Una trampa entre la arrogancia y la elegancia. Entre el culto y la cultura. Entre el ingenio y la poesía. Una trampa o un estilo de vida. Tal vez un pretexto. Un peldaño por subir, para quedarse en él, para distinguirse del promedio. Posiblemente no sea más que un vacío elitismo que ha sobrevivido un par de siglos. Algunos excéntricos artistas o aristócratas buscando su escalón en siglo de oro de las artes.
El siglo diecinueve se fue. El siglo veinte partió dejando un desteñido concepto de dandi. De pronto llega el siglo veintiuno. El término metrosexual como llega se va. Utilizar cremas para la cara y ropa de diseñador deja de ser afición de pocos hombres en el instante en que tanto las departamentales como las tiendas de autoservicio abordan a todo el que entra con la nueva fragancia de CK y con la promoción que incluye cosméticos.
Ser metrosexual en esta etapa de una cultura consumista, no tiene mérito alguno. Los dandis eran un tema distinto, más por su tradición que por su vanidad (aunque la vanidad es, sin duda, el asunto predominante), los dandis tenían que luchar para ser reconocidos como tal, tenían que esforzarse por lograrlo, tenían que pertenecer. Lavar su ropa después de cada puesta, ducharse diario, tener un sirviente para ponerse un saco, no era algo que pudiera pagar la persona promedio.
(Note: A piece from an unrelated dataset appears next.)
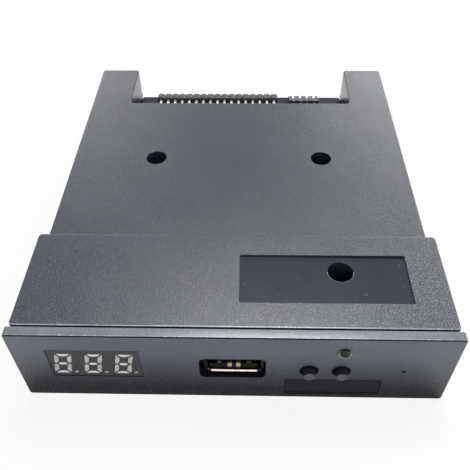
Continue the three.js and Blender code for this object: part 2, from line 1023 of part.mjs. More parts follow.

Pero eso no era todo: un dandi no trabajaba, vivía cerca del príncipe, era una persona de recursos.
Pero de pronto llega un poeta maldito, un francés llamado Baudelaire y argumenta que lo que hace falta al dandismo es poesía, que no puede haber un dandi sin sentido artístico de la belleza. Un dandi no puede tener solo un sentido crítico y ácido de la cultura. Necesita saber más, ser más. Sin embargo, dicha aseveración se contraponía por completo a lo que decía Bello Brummell, aquel hombre que, en Londres, había establecido de una u otra forma el dandismo.
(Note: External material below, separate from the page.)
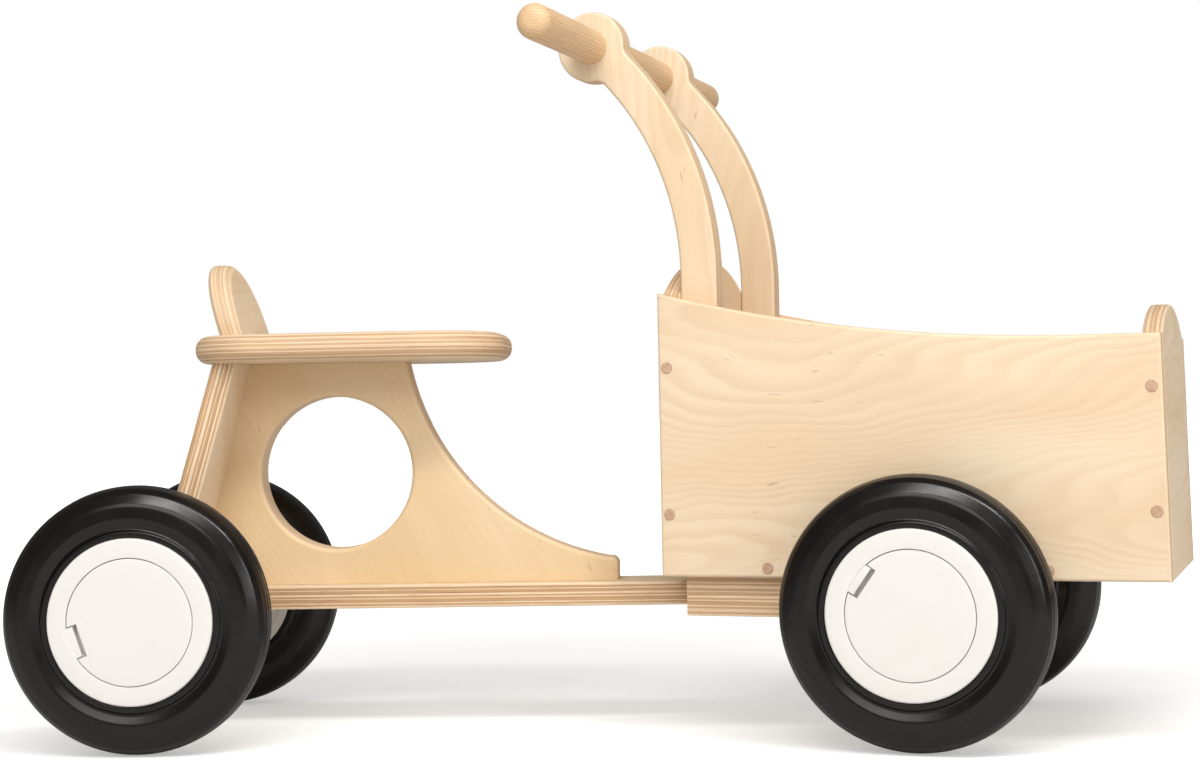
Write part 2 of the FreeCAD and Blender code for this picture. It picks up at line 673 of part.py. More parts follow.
def head_point(along, across):
    """A point from the head's centre: along the bend's radius, and across it
    on the side where the arm comes up."""
    c, s = cos_of(d.head_angle), sin_of(d.head_angle)
    return (bar_x + along * c + across * s, bar_z + along * s - across * c)


def neck(bend):
    """Where the bend of this radius runs into the round head."""
    along = (bend * bend - mid_bend * mid_bend - d.arm_head * d.arm_head) / (2 * mid_bend)
    return head_point(along, root_of(d.arm_head * d.arm_head - along * along))


neck_out, neck_in = neck(outer_bend), neck(d.arm_bend)
crown, back = head_point(d.arm_head, 0), head_point(0, -d.arm_head)
arm_body = new_body("arm_body")
sketch = sketch_on(arm_body, "arm_outline", "XZ_Plane", d.arm_outer - d.arm_thick)
outline(sketch, [
    (arm_x, floor_top), (arm_x + d.arm_depth, floor_top), (arm_x + d.arm_depth, d.arm_bend_z, outer_bend),
    neck_out + (d.arm_head,), crown + (d.arm_head,), back + (d.arm_head,), neck_in + (-d.arm_bend,),
    (arm_x, d.arm_bend_z)])
pad(arm_body, sketch, d.arm_thick)


def at_neck(edge):
    spot = edge.CenterOfMass
    return edge.BoundBox.YLength > 14 and any(
        math.hypot(spot.x - x.number, spot.z - z.number) < 0.1 for x, z in (neck_out, neck_in))


fillet(arm_body, d.neck_round, at_neck)
fillet(arm_body, d.arm_round, lambda e: e.BoundBox.YLength < 0.01 and e.BoundBox.ZMax > floor_top.number + 1)
arm_twin = mirrored("arm_twin", arm_body)
node(cut("handle_arm_right", arm_body, truck_joinery), "handle_arm_right", TRUCK)
node(cut("handle_arm_left", arm_twin, truck_joinery), "handle_arm_left", TRUCK)

node(group("handlebar", [bar_body]), "handlebar", TRUCK)
node(group("arm_screws", arm_screws), "arm_screws", TRUCK)

# axle rails under the box
for name, side in (("right", -1), ("left", 1)):
    low, high = (-d.rail_outer, -d.rail_inner) if side < 0 else (d.rail_inner, d.rail_outer)
    blank = box("rail_%s_blank" % name, d.rail_rear, d.rail_front, low, high, d.rail_bottom, d.box_bottom)
    node(cut("axle_rail_" + name, blank, truck_joinery), "axle_rail_" + name, TRUCK)
node(group("rail_screws", rail_screws), "rail_screws", TRUCK)

axle_set("front", front_rod, d.rail_outer, d.wheelbase, TRUCK)

# pivot bolt, glide washer, lower washer and lock nut
node(group("pivot_bolt", [bolt]), "pivot_bolt", TRUCK)
glide_top = rod("glide_blank", d.pivot_washer, d.box_bottom - d.beam_top - d.pivot_face_gap,
                [step(d.pivot_x, 0, d.beam_top + d.pivot_face_gap)])
node(cut("glide_washer", glide_top, bolt), "glide_washer", TRUCK)
lower_top = rod("lower_blank", d.pivot_washer, 2, [step(d.pivot_x, 0, d.beam_bottom - d.pivot_face_gap - 2)])
node(cut("pivot_washer", lower_top, bolt), "pivot_washer", TRUCK)
nut_blank = doc.addObject("Part::Prism", "nut_blank")
nut_blank.Polygon = 6
nut_blank.setExpression("Circumradius", (d.pivot_nut / cos_of(Size(30))).formula)
nut_blank.setExpression("Height", d.pivot_nut_thick.formula)
place(nut_blank, [step(d.pivot_x, 0, d.beam_bottom - d.pivot_face_gap - 2 - d.pivot_nut_thick)])
node(cut("pivot_nut", nut_blank, bolt), "pivot_nut", TRUCK)


# ------------------------------------------------------------ wheels
def wheel(prefix, steps):
    """Tyre, rim, bush and hub cap about a local Z that points outwards."""
    face, half_width, hub = d.hub_face, d.tyre_half, d.hub_radius
    recess = d.cap_radius + d.cap_gap
    ledge = face - d.cap_thick - d.cap_gap
    inside = -half_width

    body = new_body(prefix + "_rim_body")
    sketch = sketch_on(body, prefix + "_rim_profile", "XZ_Plane")
    outline(sketch, [
        (d.bush_radius, inside), (13, inside), (14.5, inside + 3), (44, inside + 3), (45.5, inside + 1),
        (hub, inside + 1),
        (hub, face - 1.5, 1.5), (hub - 1.5, face), (recess, face), (recess, ledge), (35, ledge),
        (34, 2), (14.5, 2), (13, 6), (d.bush_radius, 6)])
    revolve(body, sketch)
    sketch = sketch_on(body, prefix + "_tab", "XY_Plane", ledge - 1)
    tab = d.slot_length / 2 - 0.5
    outline(sketch, [(35, -tab), (recess + 2, -tab), (recess + 2, tab), (35, tab)])
    pad(body, sketch, d.cap_thick)
    rim = node(body, prefix + "_rim", steps)

    body = new_body(prefix + "_bush_body")
    sketch = sketch_on(body, prefix + "_bush_profile", "XZ_Plane")
    bore = d.axle_radius + d.bush_gap
    outline(sketch, [(bore, inside), (d.bush_radius, inside), (d.bush_radius, 6), (bore, 6)])
    revolve(body, sketch)
    node(body, prefix + "_bush", steps)

    body = new_body(prefix + "_cap_body")
    sketch = sketch_on(body, prefix + "_cap_profile", "XZ_Plane")
    cap_face = ledge + d.cap_thick
    outline(sketch, [(0, ledge), (d.cap_radius, ledge), (d.cap_radius, cap_face - 0.6, 0.6),
                     (d.cap_radius - 0.6, cap_face), (0, cap_face)])
    revolve(body, sketch)
    sketch = sketch_on(body, prefix + "_cap_slot", "XY_Plane")
    inner = recess - d.slot_depth
    width = d.slot_length / 2
    outline(sketch, [(inner, -width), (recess + 3, -width), (recess + 3, width), (inner, width)])
    pocket_through(body, sketch)
    node(body, prefix + "_hub_cap", steps)

    body = new_body(prefix + "_tyre_body")
    sketch = sketch_on(body, prefix + "_tyre_profile", "XZ_Plane")
    out = d.wheel_radius
    outline(sketch, [
        (hub, 1 - half_width), (hub + 4, 1 - half_width), (hub + 6, -half_width + 0.6, half_width * 1.7),
        (out - 9, 2.4 - half_width, 8), (out - 2.2, -10.5, arch(2.2, 10.5)), (out - 2.2, 10.5, 8),
        (out - 9, half_width - 2.4, half_width * 1.7), (hub + 4.6, half_width - 2.2), (hub + 3.6, half_width - 0.2, 1.9),
        (hub, half_width - 0.2)])
    revolve(body, sketch)
    sketch = sketch_on(body, prefix + "_tread_grooves", "XZ_Plane")
    for w in (-6.6, -2.2, 2.2, 6.6):
        outline(sketch, [(out - 1.4, w - 0.7), (out + 3, w - 0.7), (out + 3, w + 0.7), (out - 1.4, w + 0.7)])
    revolve(body, sketch, "PartDesign::Groove")
    node(body, prefix + "_tyre", steps)


for corner, frame_steps, x, slot in (
        ("rear", FRAME, 0, d.rear_slot_turn), ("front", TRUCK, d.wheelbase, d.front_slot_turn)):
    for name, side, angle in (("right", -1, 90), ("left", 1, -90)):
        wheel("%s_%s" % (corner, name), frame_steps + [
            step(x, side * d.track / 2, axle_z, X, angle), step(0, 0, 0, Z, slot)])

# ------------------------------------------------------------ check and export
doc.recompute()
for obj in doc.Objects:
    if "Invalid" in obj.State or "Error" in obj.State:
        raise RuntimeError("%s did not recompute: %s" % (obj.Name, obj.State))
for part in nodes:
    if part.Shape.isNull() or not part.Shape.isValid() or not part.Shape.Solids:
        raise RuntimeError("%s has no valid solid" % part.Label)
    part.Shape.exportStep("parts/%s.step" % part.Label)
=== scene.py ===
import json
import math

import bmesh
import bpy
from mathutils import Matrix, Vector


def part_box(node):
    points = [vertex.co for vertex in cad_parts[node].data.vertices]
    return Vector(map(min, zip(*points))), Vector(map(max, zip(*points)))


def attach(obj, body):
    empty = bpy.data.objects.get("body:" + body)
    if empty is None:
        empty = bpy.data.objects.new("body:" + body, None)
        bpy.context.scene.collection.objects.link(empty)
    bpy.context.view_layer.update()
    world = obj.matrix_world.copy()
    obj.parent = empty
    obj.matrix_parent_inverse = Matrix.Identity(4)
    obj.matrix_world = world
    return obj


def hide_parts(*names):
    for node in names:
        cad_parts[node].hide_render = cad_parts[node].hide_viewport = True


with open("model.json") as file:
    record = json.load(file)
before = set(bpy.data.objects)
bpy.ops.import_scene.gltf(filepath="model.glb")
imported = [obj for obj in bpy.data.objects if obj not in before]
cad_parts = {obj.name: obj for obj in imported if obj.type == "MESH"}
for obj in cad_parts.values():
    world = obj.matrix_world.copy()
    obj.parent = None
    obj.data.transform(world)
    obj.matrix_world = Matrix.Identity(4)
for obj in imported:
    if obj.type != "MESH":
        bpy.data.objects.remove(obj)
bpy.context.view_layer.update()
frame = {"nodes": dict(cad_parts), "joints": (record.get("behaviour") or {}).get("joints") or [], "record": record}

MM = 0.001
UP = Vector((0, 0, 1))
joints = {joint["name"]: joint for joint in frame["joints"]}


# ------------------------------------------------------------ where things are
def middle(node):
    low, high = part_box(node)
    return (Vector(low) + Vector(high)) / 2


def size(node):
    low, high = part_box(node)
    return Vector(high) - Vector(low)


# the truck stands swung about the pivot bolt, so its boards lie along truck_x
# and truck_y, and those of the frame along frame_x and frame_y
truck_y = Vector(joints["front_right_spin"]["axis"])
truck_x = truck_y.cross(UP)
frame_x = Vector((1, 0, 0))
frame_y = Vector((0, 1, 0))


def tilted(forward, lean):
    """The level direction forward, tipped up by lean degrees."""
    a = math.radians(lean)
    return forward * math.cos(a) + UP * math.sin(a)


BACK_LEAN = 14.6      # the back panel leans forward towards the seat
REST_LEAN = 16.6      # the backrest leans back
FRONT_RAKE = 1.4      # the cargo box's front panel leans back


# ------------------------------------------------------------ node writing
class Tree:
    """Adds nodes to one node tree and joins them up."""

    def __init__(self, tree):
        self.tree, self.nodes, self.links = tree, tree.nodes, tree.links

    def feed(self, socket, source):
        if isinstance(source, bpy.types.Node):
            source = source.outputs[0]
        if isinstance(source, bpy.types.NodeSocket):
            self.links.new(source, socket)
        elif source is not None:
            socket.default_value = source

    def put(self, kind, *sources, named=None, **settings):
        node = self.nodes.new(kind)
        for key, value in settings.items():
            setattr(node, key, value)
        for i, source in enumerate(sources):
            self.feed(node.inputs[i], source)
        for key, source in (named or {}).items():
            self.feed(node.inputs[key], source)
        return node

    def sum(self, a, b):
        return self.put("ShaderNodeMath", a, b, operation="ADD").outputs[0]

    def less(self, a, b):
        return self.put("ShaderNodeMath", a, b, operation="SUBTRACT").outputs[0]

    def times(self, a, b):
        return self.put("ShaderNodeMath", a, b, operation="MULTIPLY").outputs[0]

    def over(self, a, b):
        return self.put("ShaderNodeMath", a, b, operation="DIVIDE").outputs[0]

    def do(self, operation, *sources):
        return self.put("ShaderNodeMath", *sources, operation=operation).outputs[0]

    def ramp(self, value, start, end, low=0.0, high=1.0):
        """A smooth rise from low to high as value goes from start to end."""
        node = self.put("ShaderNodeMapRange", interpolation_type="SMOOTHSTEP")
        for i, source in enumerate((value, start, end, low, high)):
            self.feed(node.inputs[i], source)
        return node.outputs[0]

    def xyz(self, x, y, z):
        return self.put("ShaderNodeCombineXYZ", x, y, z).outputs[0]

    def stretched(self, *parts):
        """A vector of three parts, each a value or a (value, waves per metre) pair."""
        return self.xyz(*(self.times(*part) if isinstance(part, tuple) else part for part in parts))

    def noise(self, vector, scale=1.0, detail=2.0, rough=0.5):
        return self.put("ShaderNodeTexNoise", named={
            "Vector": vector, "Scale": scale, "Detail": detail, "Roughness": rough}).outputs[0]

    def tint(self, factor, a, b, blend="MIX"):
        node = self.put("ShaderNodeMix", data_type="RGBA", blend_type=blend)
        for socket, source in ((node.inputs[0], factor), (node.inputs[6], a), (node.inputs[7], b)):
            self.feed(socket, source)
        return node.outputs[2]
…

La vanidad y la banalidad siguen siendo el estandarte que se mantiene hasta este día. Sin embargo, dadas las consecuencias sociales de estas dos palabras, cada vez resulta más difícil ser un dandi, sin caer en la vulgaridad del “metrosexual”. Por lo tanto, aquellos que han querido mantener la tradición la salvan, desde finales del siglo XX con un poco de Baudelaire y un poco de Oscar Wilde: Tom Wolfe, Quentin Crisp y otros escritores representativos del siglo veinte, intentan mantener vivo el dandismo, diseñadores como Yves Saint Laurent y Karl Lagerfeld también intentan darle continuidad con un particular estilo que no se aleja de la cultura y el arte a diferencia de contemporáneos suyos. Ralph Lauren redefine el término. Andy Warhol se mofa. Woddy Allen lo pisa.
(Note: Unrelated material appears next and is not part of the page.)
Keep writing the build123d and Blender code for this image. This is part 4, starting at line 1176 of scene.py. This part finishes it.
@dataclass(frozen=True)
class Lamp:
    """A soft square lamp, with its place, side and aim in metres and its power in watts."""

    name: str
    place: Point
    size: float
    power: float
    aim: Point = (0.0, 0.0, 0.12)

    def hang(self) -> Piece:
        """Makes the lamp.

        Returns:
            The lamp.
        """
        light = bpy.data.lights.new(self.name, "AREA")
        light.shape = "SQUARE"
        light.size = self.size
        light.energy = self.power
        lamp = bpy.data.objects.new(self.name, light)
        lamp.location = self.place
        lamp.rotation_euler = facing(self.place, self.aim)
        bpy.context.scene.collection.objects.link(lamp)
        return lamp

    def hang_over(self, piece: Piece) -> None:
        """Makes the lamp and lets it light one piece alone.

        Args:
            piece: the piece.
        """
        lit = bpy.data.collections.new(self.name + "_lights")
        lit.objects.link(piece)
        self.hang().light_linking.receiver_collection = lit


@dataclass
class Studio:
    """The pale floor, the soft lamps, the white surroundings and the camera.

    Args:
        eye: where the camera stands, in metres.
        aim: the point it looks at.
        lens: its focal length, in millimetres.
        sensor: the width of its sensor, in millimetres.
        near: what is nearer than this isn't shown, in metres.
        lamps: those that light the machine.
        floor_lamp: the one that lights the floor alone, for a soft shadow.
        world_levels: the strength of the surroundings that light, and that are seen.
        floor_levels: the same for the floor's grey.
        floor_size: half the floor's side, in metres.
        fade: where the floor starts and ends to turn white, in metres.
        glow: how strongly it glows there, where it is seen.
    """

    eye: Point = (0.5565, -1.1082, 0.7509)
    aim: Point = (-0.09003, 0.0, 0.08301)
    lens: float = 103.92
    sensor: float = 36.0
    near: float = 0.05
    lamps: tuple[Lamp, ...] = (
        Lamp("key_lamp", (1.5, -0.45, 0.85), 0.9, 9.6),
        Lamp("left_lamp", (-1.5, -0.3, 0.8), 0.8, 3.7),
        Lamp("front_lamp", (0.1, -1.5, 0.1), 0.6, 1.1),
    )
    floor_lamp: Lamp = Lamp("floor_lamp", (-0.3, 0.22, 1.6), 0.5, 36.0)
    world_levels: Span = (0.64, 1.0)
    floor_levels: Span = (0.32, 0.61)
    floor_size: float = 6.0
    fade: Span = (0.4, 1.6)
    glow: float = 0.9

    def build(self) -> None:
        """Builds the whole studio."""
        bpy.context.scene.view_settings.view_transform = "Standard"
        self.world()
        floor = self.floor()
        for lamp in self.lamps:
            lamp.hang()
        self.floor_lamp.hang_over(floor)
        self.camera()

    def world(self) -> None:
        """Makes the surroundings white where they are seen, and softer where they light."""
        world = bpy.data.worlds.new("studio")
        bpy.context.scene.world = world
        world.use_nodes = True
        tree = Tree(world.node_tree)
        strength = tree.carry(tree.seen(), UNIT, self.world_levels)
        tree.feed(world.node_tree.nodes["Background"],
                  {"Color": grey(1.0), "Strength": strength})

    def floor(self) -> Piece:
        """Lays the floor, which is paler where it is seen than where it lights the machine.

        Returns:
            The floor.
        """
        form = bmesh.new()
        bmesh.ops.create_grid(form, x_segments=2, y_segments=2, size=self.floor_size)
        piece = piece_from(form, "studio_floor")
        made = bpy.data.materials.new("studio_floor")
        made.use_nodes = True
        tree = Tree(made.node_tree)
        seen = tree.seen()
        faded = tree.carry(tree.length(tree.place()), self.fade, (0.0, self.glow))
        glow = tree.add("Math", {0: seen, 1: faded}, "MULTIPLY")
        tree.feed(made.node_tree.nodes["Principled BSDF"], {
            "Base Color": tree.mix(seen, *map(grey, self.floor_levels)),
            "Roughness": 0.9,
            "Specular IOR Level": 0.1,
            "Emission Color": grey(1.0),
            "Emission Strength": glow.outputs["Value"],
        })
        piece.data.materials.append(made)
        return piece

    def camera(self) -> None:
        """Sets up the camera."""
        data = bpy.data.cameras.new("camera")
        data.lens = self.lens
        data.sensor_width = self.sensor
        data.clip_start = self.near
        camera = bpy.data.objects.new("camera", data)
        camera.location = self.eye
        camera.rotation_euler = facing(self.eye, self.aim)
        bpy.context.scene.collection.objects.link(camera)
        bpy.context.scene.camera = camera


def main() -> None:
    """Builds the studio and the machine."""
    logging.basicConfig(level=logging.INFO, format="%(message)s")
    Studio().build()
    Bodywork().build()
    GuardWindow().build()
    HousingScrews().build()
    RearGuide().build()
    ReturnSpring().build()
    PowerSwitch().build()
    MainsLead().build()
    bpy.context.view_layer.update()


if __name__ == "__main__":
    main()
Y de pronto llega el año dos mil con herencias. Con cambios. Con locura. Arte. Historias. Sin jipis. Llega un siglo veintiuno recargado. Tal vez reviviendo la elegancia de la gente. Matando su arrogancia. Pero aun en una trampa de vanidad, banalidad y ego. Un mundo digital en el que la información corre más rápido que nunca y en el que Google tiene todas las respuestas. Puedes estar a la moda si tienes un acceso a .com, puedes tener productos de belleza baratos.
Todo está en la mesa para revivir al dandismo sin su parte despectiva. ¿Qué es lo que hace falta, entonces? Buen gusto, diría Brumell, buen gusto, diría Baudelaire. Buen gusto.